For the holidays, we’re bringing you eight examples of directly-imaged light from planets beyond our solar system.
For the holidays, we’re bringing you eight examples of light from real planets beyond our solar system. These real images show exoplanets light-years (aka trillions of miles) away from Earth. Exoplanets are far away, and they are millions of times dimmer than the stars they orbit. So, unsurprisingly, taking pictures of them the same way you’d take pictures of, say Jupiter or Venus, is exceedingly hard. But new techniques and rapidly-advancing technology are making it happen.
HR 8799 – 129 light-years from Earth
Four giants twirl around their star in a slow dance over eight years of observation. Each moving dot is a gas giant planet more massive than Jupiter; the innermost planet takes 40 years to orbit its star, and the furthest takes 400 years! The wonder of seeing another star system 129 light-years away hasn’t faded since the images were first taken. The black circle in the center of the image is from a coronagraph, which purposely blocks the light of the young star to reveal the much fainter light from the planets. The HR 8799 system can be found in the constellation Pegasus.
Beta Pictoris b – 63 light-years from Earth
One of our best views of an exoplanet moving in its orbit around a distant star. Beta Pictoris b is a massive planet about 63 light-years away, orbiting the second-brightest star in the constellation Pictoris. This gas giant is about 10 times more massive than Jupiter, and passes through a bright ring of dust and debris as it circles its star. A series of images captured between November 2013 to April 2015 shows the exoplanet as it moves through 1.5 years of its 22-year orbital period. The planet is nearly 100,000 times fainter than its star; a device inside the telescope called a coronagraph blocks the light of star Beta Pictoris so the planet is visible.
51 Eridani b – 97 light-years from Earth
The bright moving spot is 51 Eridani b, the most Jupiter-like exoplanet ever imaged, about 100 light-years from Earth. A series of images taken over three years, beginning December 2014, shows a small fraction of this gas planet’s 41-year orbit around its Sun-like star. 51 Eridani b is still young enough that it glows from the heat of its birth. The striking young Jupiter hints at how our own Jupiter may have formed long ago.
Fomalhaut b – 25 light-years from Earth
A tiny dot begins its long journey around its bright star. Though it’s almost too small to see next to the “eye of Sauron,” Fomalhaut b is a planet almost twice Jupiter’s size. It’s also one of the few planets with a name chosen by the public– Dagon, a Semitic deity that’s half man and half fish. The illusion of a giant eye is created by the Hubble Space Telescope; the blue and white streaks are scattered starlight, reflected by its coronagraph. Dagon is only 25 light-years away from Earth, and takes 872 years orbit its star. This video shows its orbit from 2004 to 2012.
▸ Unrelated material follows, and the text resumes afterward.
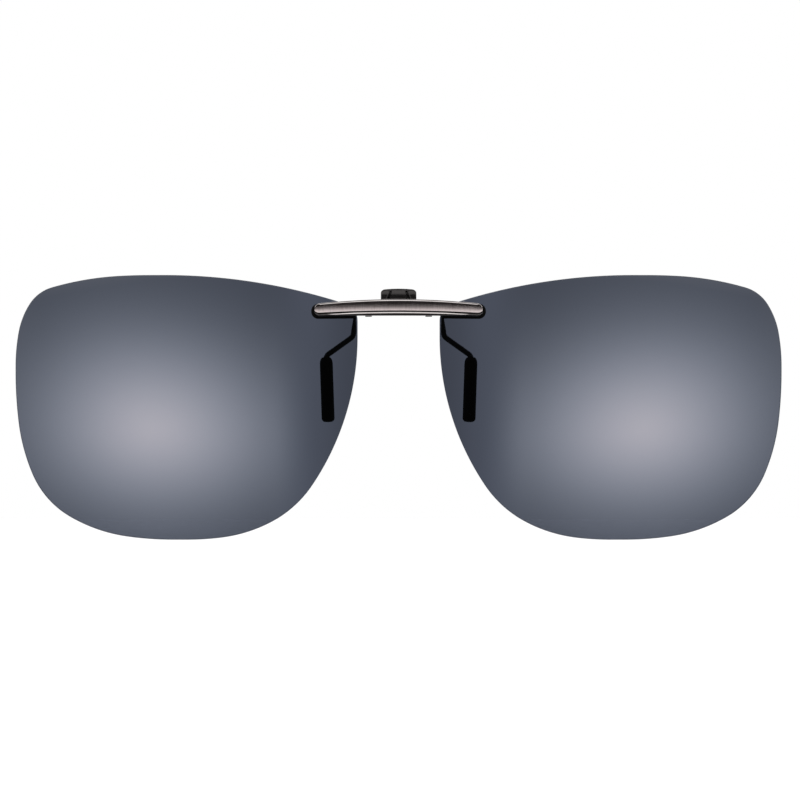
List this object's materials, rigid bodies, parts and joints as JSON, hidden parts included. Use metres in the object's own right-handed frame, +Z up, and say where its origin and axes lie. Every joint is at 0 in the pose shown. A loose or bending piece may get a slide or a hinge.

HIP 65426b – 385 light-years from Earth
Hot, clouded with dust, and really, really big. The gas giant HIP 65426b, discovered using the European Southern Observatory’s Very Large Telescope, is believed to be between six and 12 times the mass of Jupiter. It has a thickly clouded atmosphere and a searing temperature of 1,800 to 2,500 degrees Fahrenheit (1,000 to 1,400 degrees Celsius), and it orbits a hot, young star. Just how the planet formed is a puzzle. One possibility is that it’s really a failed star, its domineering companion – and now its host star – preventing it from gathering sufficient mass. In this image, the starlight is blocked out so the light from its giant companion can be seen.
LkCa15 – 450 light-years from Earth
Like a baby photo, the brightly colored lights show infant planets in the making. There are 450 light-years between Earth and LkCa15, a young star with a doughnut-shaped protoplanetary disk around it, also known as a birthplace for planets. This composite image of the young star system LkCa15 is the first photo of several planets being formed. Protoplanetary disks form around young stars using the debris left over from the star’s formation. Though scientists don’t know for certain, it’s theorized that planets then form from this spinning disk of gas and dust around the young star. The color in this image has been added afterwards.